- MATERIAL FOR THIS TASK -
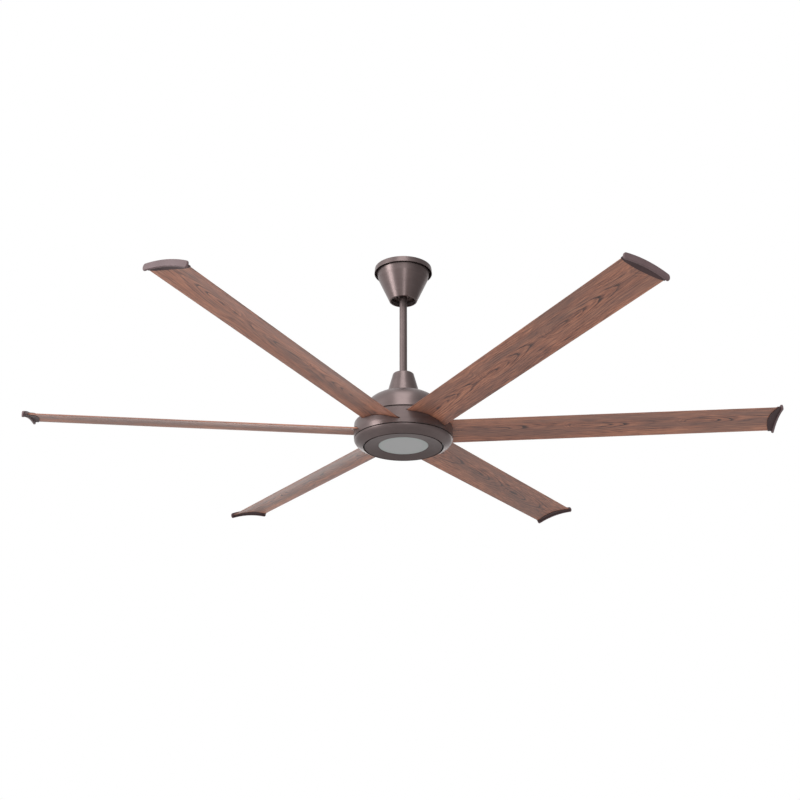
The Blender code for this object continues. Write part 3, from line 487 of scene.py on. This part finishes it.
def spun_metal(name, light, dark, roughness, metallic, anisotropy, grain=900):
    """Metal turned on a lathe: fine rings round the axis, faint clouds and a stretched gloss."""
    material, tree, shader, place = new_material(name)
    x, y, z = node(tree, "SeparateXYZ", {0: place}).outputs
    radius = maths(tree, "MAXIMUM", maths(tree, "SQRT", maths(tree, "ADD", maths(tree, "MULTIPLY", x, x),
                   maths(tree, "MULTIPLY", y, y))), 0.0001)
    around = combined(tree, maths(tree, "DIVIDE", x, radius), maths(tree, "DIVIDE", y, radius),
                      maths(tree, "MULTIPLY", z, grain))
    rings = noise(tree, around, 1, 3, maths(tree, "MULTIPLY", radius, grain))
    clouds = noise(tree, place, 38, 3)
    tone = maths(tree, "ADD", maths(tree, "MULTIPLY", rings, 0.55), maths(tree, "MULTIPLY", clouds, 0.45))
    settle(tree, shader, Base_Color=ramp(tree, tone, ((0.35, dark), (0.65, light))), Metallic=metallic,
           Roughness=scaled(tree, rings, roughness - 0.05, roughness + 0.05), Anisotropic=anisotropy,
           Anisotropic_Rotation=0.25)
    tangent = node(tree, "Tangent", direction_type="RADIAL", axis="Z")
    tree.links.new(tangent.outputs[0], shader.inputs["Tangent"])
    bump(tree, shader, rings, 0.00004, 0.5)
    return material


def plain_metal(name, light, dark, roughness, metallic=1.0, scale=60, relief=0.00003):
    """Plated, cast or machined metal with clouds of tone and a fine tooth."""
    material, tree, shader, place = new_material(name)
    clouds = noise(tree, place, scale, 4)
    tooth = noise(tree, place, scale * 25, 2)
    settle(tree, shader, Base_Color=ramp(tree, clouds, ((0.35, dark), (0.65, light))), Metallic=metallic,
           Roughness=scaled(tree, tooth, roughness - 0.06, roughness + 0.06))
    bump(tree, shader, tooth, relief, 0.6)
    return material


def layered_steel(name, light, dark):
    """A stack of thin steel sheets, seen as fine level lines."""
    material, tree, shader, place = new_material(name)
    z = node(tree, "SeparateXYZ", {0: place}).outputs[2]
    sheets = maths(tree, "FRACT", maths(tree, "MULTIPLY", z, 2000))
    edge = maths(tree, "PINGPONG", sheets, 0.5)
    settle(tree, shader, Base_Color=ramp(tree, edge, ((0.0, dark), (0.25, light))), Metallic=0.8,
           Roughness=0.45)
    bump(tree, shader, edge, 0.0001)
    return material


def wound_wire(name, light, dark):
    """Varnished wire, wound in turns that run level round each tooth."""
    material, tree, shader, place = new_material(name)
    z = node(tree, "SeparateXYZ", {0: place}).outputs[2]
    wire = maths(tree, "SINE", maths(tree, "MULTIPLY", z, math.tau / 0.0008))
    clouds = noise(tree, place, 300, 2)
    tone = maths(tree, "ADD", maths(tree, "MULTIPLY", wire, 0.2), clouds)
    settle(tree, shader, Base_Color=ramp(tree, tone, ((0.3, dark), (0.7, light))), Metallic=0.7,
           Roughness=0.3)
    bump(tree, shader, wire, 0.0002)
    return material


def moulded(name, light, dark, roughness, relief=0.00006, scale=900, specular=0.5):
    """Moulded or lacquered material with a fine matt texture and faint clouds."""
    material, tree, shader, place = new_material(name)
    texture = noise(tree, place, scale, 3)
    clouds = noise(tree, place, 24, 3)
    settle(tree, shader, Base_Color=ramp(tree, clouds, ((0.35, dark), (0.65, light))),
           Roughness=scaled(tree, texture, roughness - 0.05, roughness + 0.05), Specular_IOR_Level=specular)
    bump(tree, shader, texture, relief, 0.5)
    return material


def frosted(name, middle, rim, rim_radius):
    """Opal plastic, a little greener where its edge is near."""
    material, tree, shader, place = new_material(name)
    x, y, _ = node(tree, "SeparateXYZ", {0: place}).outputs
    radius = node(tree, "VectorMath", {0: combined(tree, x, y, 0.0)}, operation="LENGTH").outputs["Value"]
    share = stretched(tree, radius, rim_radius * 0.72, rim_radius, 0.0, 1.0)
    speck = noise(tree, place, 1600, 2)
    tone = blended(tree, share, middle, rim)
    speckled = blended(tree, scaled(tree, speck, 0.0, 0.06), tone, tuple(value * 0.8 for value in middle))
    settle(tree, shader, Base_Color=speckled, Roughness=scaled(tree, speck, 0.42, 0.52),
           Subsurface_Weight=0.15, Subsurface_Radius=(0.004, 0.004, 0.004), Subsurface_Scale=0.3)
    bump(tree, shader, speck, 0.00003, 0.4)
    return material


flame_length = 0.3
flame_depths = (0.003, 0.026)
ring_width = 0.0066
wood_tones = ((0.0, (0.050, 0.025, 0.020)), (0.25, (0.155, 0.062, 0.044)), (0.5, (0.345, 0.135, 0.085)),
              (0.75, (0.510, 0.206, 0.123)), (1.0, (0.680, 0.305, 0.176)))
wood_grey = (0.185, 0.108, 0.090)


def grain(tree, along, across, along_scale, across_scale, seed, detail=2):
    """Noise stretched along the blade."""
    place = combined(tree, maths(tree, "MULTIPLY", along, along_scale),
                     maths(tree, "MULTIPLY", across, across_scale), seed)
    return noise(tree, place, 1, detail)


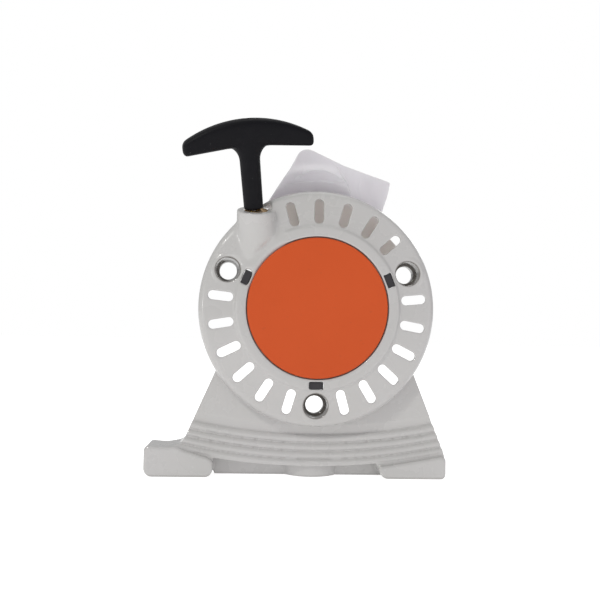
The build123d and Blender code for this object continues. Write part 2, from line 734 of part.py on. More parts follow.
# two layers of two turns
rope_rows = [(sum(GROOVE_Y) / 2 + side, radius) for side in (-1.55, 1.55) for radius in ROPE_LAYERS]
with BuildPart() as rope_coil:
    for depth, radius in rope_rows:
        with BuildSketch(Plane.XY):
            with Locations((radius, depth)):
                Circle(ROPE_R)
        revolve(axis=Axis.Y)
save(rope_coil, "rope_coil")

with BuildPart() as rotor_knot:
    with Locations((KNOT[0], ROTOR_Y[0] + KNOT_R + 0.2, KNOT[1])):
        Sphere(KNOT_R)
save(rotor_knot, "rotor_knot")

with BuildPart() as pawl_pins:
    with BuildSketch(at_depth(CLIP_Y[1])):
        with Locations(*PAWL_PINS):
            Circle(PIN_R)
    extrude(amount=CLIP_Y[1] - ROTOR_Y[1] + PIN_DEPTH)
    fillet(pawl_pins.edges().filter_by(GeomType.CIRCLE).group_by(Axis.Y)[-1], 0.3)
save(pawl_pins, "pawl_pins")

with BuildPart() as pawl_clips:
    with BuildSketch(at_depth(CLIP_Y[1] - 0.3)):
        for x, z in PAWL_PINS:
            with Locations((x, z)):
                Circle(PIN_R + 1.6)
                Circle(PIN_R, mode=Mode.SUBTRACT)
            with Locations((x + PIN_R + 0.6, z)):
                Rectangle(2.4, 1.6, mode=Mode.SUBTRACT)
    extrude(amount=0.4)
save(pawl_clips, "pawl_clips")


def pawl(angle):
    """Drive pawl folded in, with its guide peg; angle turns it round the rotor."""
    pivot = (0, PAWL_PIVOT_R)
    peg = (0, PAWL_PIVOT_R + PEG_ARM)
    with BuildPart() as lever:
        with BuildSketch(at_depth(PAWL_Y[1])):
            with BuildLine():
                back = Spline(
                    (2.6, pivot[1] + 7.4),
                    (10.5, pivot[1] + 4.4),
                    (PAWL_LENGTH, pivot[1] + 1.0),
                    tangents=[(0.9, -0.6), (1, -0.1)],
                )
                tip = Line(back @ 1, (PAWL_LENGTH - 1.0, pivot[1] - 3.6))
                belly = Spline(
                    tip @ 1,
                    (11.0, pivot[1] - 1.6),
                    (0, pivot[1] - 4.0),
                    tangents=[(-1, 0.25), (-1, -0.2)],
                )
                Polyline(belly @ 1, (-2.6, pivot[1]), (-2.6, peg[1]), back @ 0)
            make_face()
            with Locations(pivot):
                Circle(4.0)
            with Locations(peg):
                Circle(2.9)
            with Locations(pivot):
                Circle(PIN_R + RUNNING, mode=Mode.SUBTRACT)
        extrude(amount=PAWL_Y[1] - PAWL_Y[0])
        with BuildSketch(at_depth(GUIDE_Y[1] + 0.3)):
            with Locations(peg):
                Circle(PEG_R)
        extrude(amount=GUIDE_Y[1] + 0.3 - PAWL_Y[1])
    turned = lever.part.rotate(Axis.Y, angle)
    with BuildPart() as placed:
        add(turned)
    return placed


pawl_a = pawl(0)
save(pawl_a, "pawl_a")
pawl_b = pawl(180)
save(pawl_b, "pawl_b")

with BuildPart() as guide_plate:
    with BuildSketch(at_depth(GUIDE_Y[1])):
        Circle(WASHER_R)
        with Locations((0, PAWL_PIVOT_R / 2 + 7), (0, -PAWL_PIVOT_R / 2 - 7)):
            Rectangle(8.4, PAWL_PIVOT_R - 2)
        with Locations((0, PAWL_PIVOT_R + PEG_ARM - 1), (0, -PAWL_PIVOT_R - PEG_ARM + 1)):
            Circle(4.2)
        Circle(SLEEVE_R + RUNNING, mode=Mode.SUBTRACT)
        with Locations((0, PAWL_PIVOT_R + PEG_ARM - 0.2), (0, -PAWL_PIVOT_R - PEG_ARM + 0.2)):
            SlotOverall(2 * PEG_R + 1.0, 2 * PEG_R + 0.12, rotation=90, mode=Mode.SUBTRACT)
    extrude(amount=GUIDE_Y[1] - GUIDE_Y[0])
save(guide_plate, "guide_plate")

# ================================================================ rope and handle
# the rope leaves the rotor's outer layer at a tangent and bends into the outlet's tube
bend = stem.from_local_coords((0, 0, -TUBE_LENGTH))
leave_angle = degrees(atan2(bend.Z, bend.X) + acos(ROPE_LAYERS[1] / hypot(bend.X, bend.Z)))
leave_x, leave_z = on_circle(ROPE_LAYERS[1], leave_angle)
leave = Vector(leave_x, rope_rows[-1][0], leave_z)
FREE_START = 14.8        # the free rope starts this far from the tangent point

with BuildPart() as rope_run:
    toward_bend = (bend - leave).normalized()
    with BuildLine():
        path = FilletPolyline(
            leave + toward_bend * FREE_START,
            bend,
            stem.from_local_coords((0, 0, -0.1)),
            radius=9,
        )
    with BuildSketch(Plane(origin=path @ 0, z_dir=path % 0)):
        Circle(ROPE_R)
    sweep(path=path)
save(rope_run, "rope_run")

with BuildPart() as rope_pull:
    with BuildSketch(stem):
        Circle(ROPE_R)
    extrude(amount=SEAT_HEIGHT + 1.1)
save(rope_pull, "rope_pull")

with BuildPart() as knot_washer:
    with BuildSketch(stem.offset(SEAT_HEIGHT + 0.05)):
        Circle(CHAMBER_R - 0.4)
        Circle(ROPE_R + 0.1, mode=Mode.SUBTRACT)
    extrude(amount=1.0)
save(knot_washer, "knot_washer")

with BuildPart() as handle_knot:
    knot_base = SEAT_HEIGHT + 1.15
    with Locations(stem.offset(knot_base + HANDLE_KNOT_R)):
        Sphere(HANDLE_KNOT_R)
save(handle_knot, "handle_knot")

# T-shaped grip: bar with an arched top and drooping ends on a round stem
grip = stem.rotated((0, 0, HANDLE_TWIST))
bar_face = Plane(origin=grip.origin, x_dir=grip.x_dir, z_dir=-grip.y_dir)
with BuildPart() as handle:
    with BuildSketch(bar_face.offset(-BAR_DEPTH / 2)):
        with BuildLine():
            for side in (-1, 1):
                Polyline(
                    (0, STEM_TOP - 12),
                    (side * 5.4, STEM_TOP - 12),
                    (side * 5.4, STEM_TOP - 7.2),
                )
                flare = TangentArc(
                    (side * 5.4, STEM_TOP - 7.2),
                    (side * 13.8, STEM_TOP - 0.5),
                    tangent=(0, 1),
                )
                Polyline(flare @ 1, (side * BAR_HALF, BAR_TIP[0]), (side * BAR_HALF, BAR_TIP[1]))
            ThreePointArc((-BAR_HALF, BAR_TIP[1]), (0, BAR_CROWN), (BAR_HALF, BAR_TIP[1]))
        make_face()
    extrude(amount=BAR_DEPTH)
    ends = handle.faces().filter_by(bar_face)
    fillet([edge for face in ends for edge in face.edges()], 3.0)
    with BuildSketch(stem):
        Circle(STEM_R[0])
    with BuildSketch(stem.offset(STEM_TOP + 2)):
        Circle(STEM_R[1])
    loft()
    with BuildSketch(stem):
        Circle(ROPE_R + 0.3)
    extrude(amount=BAR_CROWN, mode=Mode.SUBTRACT)
    with BuildSketch(stem.offset(SEAT_HEIGHT)):
        Circle(CHAMBER_R)
    extrude(amount=BAR_CROWN, mode=Mode.SUBTRACT)
save(handle, "pull_handle")
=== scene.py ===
"""Looks of a recoil starter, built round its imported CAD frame.

Every CAD node gets a procedural material, and new meshes stand for the cover, the grip, the air
guide and the rope. Lengths are written in millimetres and turned into metres by MM.
"""

import json
import math

import bpy
import numpy as np
from mathutils import Matrix, Vector


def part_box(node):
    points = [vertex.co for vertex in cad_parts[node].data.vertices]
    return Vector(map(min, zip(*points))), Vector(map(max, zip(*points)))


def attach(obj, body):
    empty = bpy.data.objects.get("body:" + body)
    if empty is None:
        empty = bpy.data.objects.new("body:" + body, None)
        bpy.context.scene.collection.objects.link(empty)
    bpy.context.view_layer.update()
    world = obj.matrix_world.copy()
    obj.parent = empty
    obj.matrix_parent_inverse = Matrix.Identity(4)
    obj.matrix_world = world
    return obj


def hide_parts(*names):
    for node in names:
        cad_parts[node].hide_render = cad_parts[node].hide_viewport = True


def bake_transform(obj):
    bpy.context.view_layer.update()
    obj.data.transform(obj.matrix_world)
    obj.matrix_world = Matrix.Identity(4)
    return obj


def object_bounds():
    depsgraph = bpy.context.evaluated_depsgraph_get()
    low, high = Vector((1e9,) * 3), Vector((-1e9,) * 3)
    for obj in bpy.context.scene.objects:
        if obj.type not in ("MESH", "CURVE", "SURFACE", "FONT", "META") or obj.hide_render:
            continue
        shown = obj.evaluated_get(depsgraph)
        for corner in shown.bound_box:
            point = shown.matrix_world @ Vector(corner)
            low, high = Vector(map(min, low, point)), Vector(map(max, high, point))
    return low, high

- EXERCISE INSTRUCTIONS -
Retype only this portion of the data above: the line containing "with BuildSketch(stem.offset(STEM_TOP +", the line containing "depsgraph = bpy.context.evaluated_depsgraph_get()", and all lines between them, exactly.

- CORRECT ANSWER -
    with BuildSketch(stem.offset(STEM_TOP + 2)):
        Circle(STEM_R[1])
    loft()
    with BuildSketch(stem):
        Circle(ROPE_R + 0.3)
    extrude(amount=BAR_CROWN, mode=Mode.SUBTRACT)
    with BuildSketch(stem.offset(SEAT_HEIGHT)):
        Circle(CHAMBER_R)
    extrude(amount=BAR_CROWN, mode=Mode.SUBTRACT)
save(handle, "pull_handle")
=== scene.py ===
"""Looks of a recoil starter, built round its imported CAD frame.

Every CAD node gets a procedural material, and new meshes stand for the cover, the grip, the air
guide and the rope. Lengths are written in millimetres and turned into metres by MM.
"""

import json
import math

import bpy
import numpy as np
from mathutils import Matrix, Vector


def part_box(node):
    points = [vertex.co for vertex in cad_parts[node].data.vertices]
    return Vector(map(min, zip(*points))), Vector(map(max, zip(*points)))


def attach(obj, body):
    empty = bpy.data.objects.get("body:" + body)
    if empty is None:
        empty = bpy.data.objects.new("body:" + body, None)
        bpy.context.scene.collection.objects.link(empty)
    bpy.context.view_layer.update()
    world = obj.matrix_world.copy()
    obj.parent = empty
    obj.matrix_parent_inverse = Matrix.Identity(4)
    obj.matrix_world = world
    return obj


def hide_parts(*names):
    for node in names:
        cad_parts[node].hide_render = cad_parts[node].hide_viewport = True


def bake_transform(obj):
    bpy.context.view_layer.update()
    obj.data.transform(obj.matrix_world)
    obj.matrix_world = Matrix.Identity(4)
    return obj


def object_bounds():
    depsgraph = bpy.context.evaluated_depsgraph_get()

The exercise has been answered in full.